_Task statement_
Exactly and only the lines from the one containing "points = [vertex.co" through the one containing "return low[axis], high[axis]" are to be repeated, both ends included.

_Dataset content_
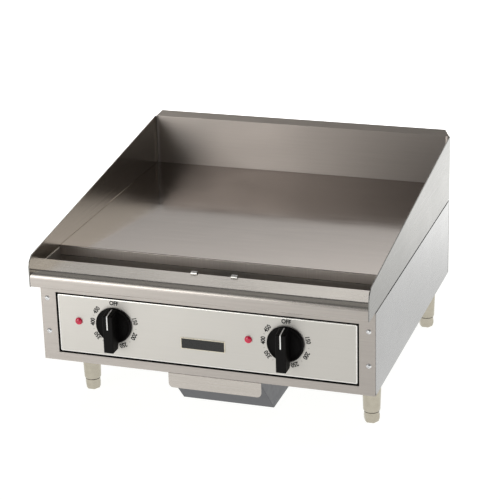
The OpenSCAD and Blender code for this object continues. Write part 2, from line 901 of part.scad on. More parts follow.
module clamp_studs() {
    color(zinc)
        for (sx = [-1, 1], y = bar_y, dx = clamp_dx)
            translate([sx * zone_x + dx, y, plate_z - stud_len])
                cylinder(r = stud_r, h = stud_len);
}

module clamp_nuts() {
    color(zinc)
        for (sx = [-1, 1], y = bar_y, dx = clamp_dx)
            nut_z([sx * zone_x + dx, y, bar_z - stud_nut_h], stud_nut_af, stud_nut_h, stud_r + running);
}

// Holes that the element's ends and the capillaries need on their way down.
module down_holes(z1, z2) {
    for (sx = [-1, 1]) {
        for (x = element_leg_x)
            translate([sx * zone_x + x, element_leg_y, z1])
                cylinder(r = tube_d / 2 + 2, h = z2 - z1);
        translate([sx * zone_x, bulb_y - 20, z1])
            cylinder(r = 4, h = z2 - z1);
    }
}

module insulation_blanket() {
    color(wool_cream)
        difference() {
            block([-support_x1 + 3, support_x1 - 3], [plate_y + 6 + sheet, back_y - 16], [wool_z1, wool_z2]);
            down_holes(wool_z1 - cut, wool_z2 + cut);
        }
}

module heat_baffle() {
    lip = 16;
    color(steel_dark)
        difference() {
            union() {
                block([-wall_x, wall_x], [plate_y + 6, back_y - 2 * sheet - 1], [baffle_z, wool_z1]);
                block([-support_x1 + 3, support_x1 - 3], [plate_y + 6, plate_y + 6 + sheet], [wool_z1, wool_z2]);
                for (side = [-1, 1])
                    block(span(side, wall_x - sheet, wall_x), [plate_y + 6, back_y - 2 * sheet - 1],
                        [baffle_z - lip, baffle_z]);
            }
            down_holes(baffle_z - cut, wool_z1 + cut);
        }
}

module sensing_bulb(side) {
    x = side * zone_x;
    k = side > 0 ? 1 : 0;
    z = plate_z - bulb_r - 0.2;
    stat_top = [knob_x[k], backplate_y + sheet + stat_d / 2, knob_level + stat_h / 2 + 2 * capillary_r];
    color("#b87350") {
        rod_y([x, bulb_y, z], bulb_r, bulb_len);
        tube_through([[x, bulb_y, z], [x, bulb_y - 14, z], [x, bulb_y - 20, z - 6], [x, bulb_y - 20, baffle_z - 8],
            [x, bulb_y - 26, baffle_z - 14], [stat_top[0], stat_top[1] + 40, baffle_z - 14], stat_top],
            capillary_r);
    }
}

// ---- Wiring ----

module terminal_block() {
    pole_count = 3;
    pole_pitch = block_size[0] / pole_count;
    x1 = entry_x - block_size[0] / 2;
    z1 = floor_z + sheet;
    color(phenolic)
        union() {
            block([x1, x1 + block_size[0]], [block_y, block_y + block_size[1]], [z1, z1 + block_size[2] - 10]);
            for (k = [0:pole_count])
                block([x1 + k * (block_size[0] - 2) / pole_count, x1 + k * (block_size[0] - 2) / pole_count + 2],
                    [block_y, block_y + block_size[1]], [z1 + block_size[2] - 10, z1 + block_size[2]]);
        }
}

module lead_wires() {
    wire_r = 2.5;
    low_z = floor_z + sheet + wire_r + 3;
    start = [entry_x - block_size[0] / 3, block_y - wire_r - 0.5, low_z];
    stat_y = backplate_y + sheet + stat_d + wire_r + 9;
    color("#c9503c")
        for (k = [0:1]) {
            side = k == 0 ? -1 : 1;
            first = start + [k * 14, 0, 0];
            terminal = [side * zone_x + element_leg_x[k], element_leg_y, terminal_z - 10 - wire_r - 0.5];
            tube_through([first, first + [0, -40, 0], [knob_x[k] + 30, stat_y + 60, low_z],
                [knob_x[k] + 12, stat_y, knob_level - 12]], wire_r);
            tube_through([[knob_x[k] + 12, stat_y, knob_level + 4], [knob_x[k] + 12, stat_y + 20, knob_level + 4],
                terminal], wire_r);
        }
}

base_pan();
side_panel(-1);  // left_side_panel
side_panel(1);  // right_side_panel
rear_panel();
front_frame();
control_panel();
control_backplate();
frame_screws();
rear_screws();
badge_plate();
supply_bushing();
leg(-1, 0);  // leg_front_left
leg(1, 0);  // leg_front_right
leg(-1, 1);  // leg_rear_left
leg(1, 1);  // leg_rear_right
foot(-1, 0);  // foot_front_left
foot(1, 0);  // foot_front_right
foot(-1, 1);  // foot_rear_left
foot(1, 1);  // foot_rear_right
leg_plates();
leg_nuts();
griddle_plate();
side_splash(-1);  // left_splash
side_splash(1);  // right_splash
back_splash();
front_rail();
grease_trough();
drain_chute();
drain_guard();
plate_support(-1);  // plate_support_left
plate_support(1);  // plate_support_right
grease_drawer();
drawer_pull();
drawer_runner(-1);  // drawer_runner_left
drawer_runner(1);  // drawer_runner_right
runner_screws();
knob(0);  // knob_left
knob(1);  // knob_right
thermostat_shaft(0);  // thermostat_shaft_left
thermostat_shaft(1);  // thermostat_shaft_right
thermostat(0);  // thermostat_left
thermostat(1);  // thermostat_right
thermostat_screws();
lamp_lens(0);  // lamp_lens_left
lamp_lens(1);  // lamp_lens_right
lamp_body(0);  // lamp_body_left
lamp_body(1);  // lamp_body_right
lamp_nuts();
heating_element(-1);  // heating_element_left
heating_element(1);  // heating_element_right
element_clamps();
clamp_studs();
clamp_nuts();
insulation_blanket();
heat_baffle();
sensing_bulb(-1);  // sensing_bulb_left
sensing_bulb(1);  // sensing_bulb_right
terminal_block();
lead_wires();
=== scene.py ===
"""Looks of a counter-top electric griddle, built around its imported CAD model.

Metres, +Z up, front of the griddle towards -Y. New pieces are numpy surfaces: closed
sections carried along a path, or outlines built up in levels. Every finish reads Object
coordinates, and every piece's object sits at the origin.
"""

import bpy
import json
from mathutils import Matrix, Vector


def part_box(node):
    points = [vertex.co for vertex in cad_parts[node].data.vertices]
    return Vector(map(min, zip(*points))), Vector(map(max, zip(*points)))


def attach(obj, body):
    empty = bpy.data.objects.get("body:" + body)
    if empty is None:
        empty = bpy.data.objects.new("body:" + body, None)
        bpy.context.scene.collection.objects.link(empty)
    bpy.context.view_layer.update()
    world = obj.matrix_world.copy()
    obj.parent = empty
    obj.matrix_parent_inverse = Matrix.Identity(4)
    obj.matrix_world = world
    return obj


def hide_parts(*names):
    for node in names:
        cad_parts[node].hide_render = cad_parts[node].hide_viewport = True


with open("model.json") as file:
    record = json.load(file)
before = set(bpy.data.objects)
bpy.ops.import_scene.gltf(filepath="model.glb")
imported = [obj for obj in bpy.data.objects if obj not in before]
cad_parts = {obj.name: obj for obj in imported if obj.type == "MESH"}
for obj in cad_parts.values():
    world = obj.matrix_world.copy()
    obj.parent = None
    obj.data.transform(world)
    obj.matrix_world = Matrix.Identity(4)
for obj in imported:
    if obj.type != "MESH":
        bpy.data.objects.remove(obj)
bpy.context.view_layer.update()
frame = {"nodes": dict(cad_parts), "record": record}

import json
import math

import bmesh
import bpy
import numpy as np
from mathutils import Matrix

MM = 0.001
TAU = 2 * math.pi


# ---------------------------------------------------------------- places, from the CAD

def span(node, axis):
    """Lowest and highest coordinate of a CAD node along axis 0, 1 or 2."""
    low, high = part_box(node)
    return low[axis], high[axis]


SIDE_X = span("right_side_panel", 0)[1]
FRONT_Y, _ = span("front_frame", 1)
FLOOR_Z = span("front_frame", 2)[0]
BACK_Y = span("left_splash", 1)[1]
RAIL_Y, LEDGE_Y = span("front_rail", 1)
LEDGE_Z = span("front_rail", 2)[1]
GUARD_Z = span("front_rail", 2)[0]
PLATE_Y = span("griddle_plate", 1)[0]
PLATE_Z, COOK_Z = span("griddle_plate", 2)
SPLASH_Z = span("left_splash", 2)[1]
GUARD_X = span("back_splash", 0)[1]
SPLASH_T = SIDE_X - GUARD_X
SPLASH_Y = BACK_Y - SPLASH_T
FLANGE_Y, FLANGE_Z = span("back_splash", 1)[1], span("back_splash", 2)[1]
PANEL_Y = span("control_panel", 1)[0]


# ---------------------------------------------------------------- meshes

def put_mesh(name, points, faces, body, node=None, finish=None, crease=35.0):
    """A mesh piece at the origin from an array of points and lists of corner numbers."""
    mesh = bpy.data.meshes.new(name)
    mesh.from_pydata(np.asarray(points, float).reshape(-1, 3).tolist(), [], faces)
    mesh.validate()
    return put_piece(name, mesh, body, node, finish, crease)


def put_piece(name, mesh, body, node=None, finish=None, crease=35.0):
    """Links a finished mesh, shades it smooth up to the crease angle and joins it to its body."""
    mesh.polygons.foreach_set("use_smooth", np.ones(len(mesh.polygons), bool))
    mesh.set_sharp_from_angle(angle=math.radians(crease))
    piece = bpy.data.objects.new(name, mesh)
    bpy.context.scene.collection.objects.link(piece)
    if finish:
        mesh.materials.clear()
        mesh.materials.append(finish)
    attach(piece, body)
    if node:
        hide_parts(*([node] if isinstance(node, str) else node))
    return piece


def ring_faces(rings, count, start=0, caps=True):
    """Corner numbers of the quads between closed rings of `count` points, with a cap at each end."""
    k, s = np.meshgrid(np.arange(rings - 1), np.arange(count), indexing="ij")
    e = (s + 1) % count
    quads = np.stack([k * count + s, k * count + e, (k + 1) * count + e, (k + 1) * count + s], -1)
    faces = (quads.reshape(-1, 4) + start).tolist()
    if caps:
        faces.append((start + np.arange(count)[::-1]).tolist())
        faces.append((start + (rings - 1) * count + np.arange(count)).tolist())
    return faces


def join_parts(parts):
    """Points and faces of several (rings, count) solids as one list, each solid closed."""
    points, faces, start = [], [], 0
    for rings in parts:
        rings = np.asarray(rings, float)
        faces += ring_faces(rings.shape[0], rings.shape[1], start)
        points.append(rings.reshape(-1, 3))
        start += rings.shape[0] * rings.shape[1]
    return np.concatenate(points), faces


def outward(parts):
    """Turns each stack of rings so that its faces point outwards: the signed volume is made positive."""
    turned = []
    for rings in parts:
        rings = np.asarray(rings, float)
        inner = rings.reshape(-1, 3).mean(0)
        a, b = rings[:-1] - inner, np.roll(rings, -1, 1)[:-1] - inner
        c = rings[1:] - inner
        volume = np.einsum("ijk,ijk->", np.cross(a, b), c)
        turned.append(rings if volume > 0 else rings[:, ::-1])
    return turned


def solid(name, parts, body, node=None, finish=None, crease=35.0):
    """One piece from one or more closed stacks of rings; its large flats keep flat normals."""
    points, faces = join_parts(outward(parts))
    piece = put_mesh(name, points, faces, body, node, finish, crease)
    flats = piece.modifiers.new("flat faces stay flat", "WEIGHTED_NORMAL")
    flats.mode = "FACE_AREA"
    flats.weight = 100
    flats.keep_sharp = True
    return piece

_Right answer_
    points = [vertex.co for vertex in cad_parts[node].data.vertices]
    return Vector(map(min, zip(*points))), Vector(map(max, zip(*points)))


def attach(obj, body):
    empty = bpy.data.objects.get("body:" + body)
    if empty is None:
        empty = bpy.data.objects.new("body:" + body, None)
        bpy.context.scene.collection.objects.link(empty)
    bpy.context.view_layer.update()
    world = obj.matrix_world.copy()
    obj.parent = empty
    obj.matrix_parent_inverse = Matrix.Identity(4)
    obj.matrix_world = world
    return obj


def hide_parts(*names):
    for node in names:
        cad_parts[node].hide_render = cad_parts[node].hide_viewport = True


with open("model.json") as file:
    record = json.load(file)
before = set(bpy.data.objects)
bpy.ops.import_scene.gltf(filepath="model.glb")
imported = [obj for obj in bpy.data.objects if obj not in before]
cad_parts = {obj.name: obj for obj in imported if obj.type == "MESH"}
for obj in cad_parts.values():
    world = obj.matrix_world.copy()
    obj.parent = None
    obj.data.transform(world)
    obj.matrix_world = Matrix.Identity(4)
for obj in imported:
    if obj.type != "MESH":
        bpy.data.objects.remove(obj)
bpy.context.view_layer.update()
frame = {"nodes": dict(cad_parts), "record": record}

import json
import math

import bmesh
import bpy
import numpy as np
from mathutils import Matrix

MM = 0.001
TAU = 2 * math.pi


# ---------------------------------------------------------------- places, from the CAD

def span(node, axis):
    """Lowest and highest coordinate of a CAD node along axis 0, 1 or 2."""
    low, high = part_box(node)
    return low[axis], high[axis]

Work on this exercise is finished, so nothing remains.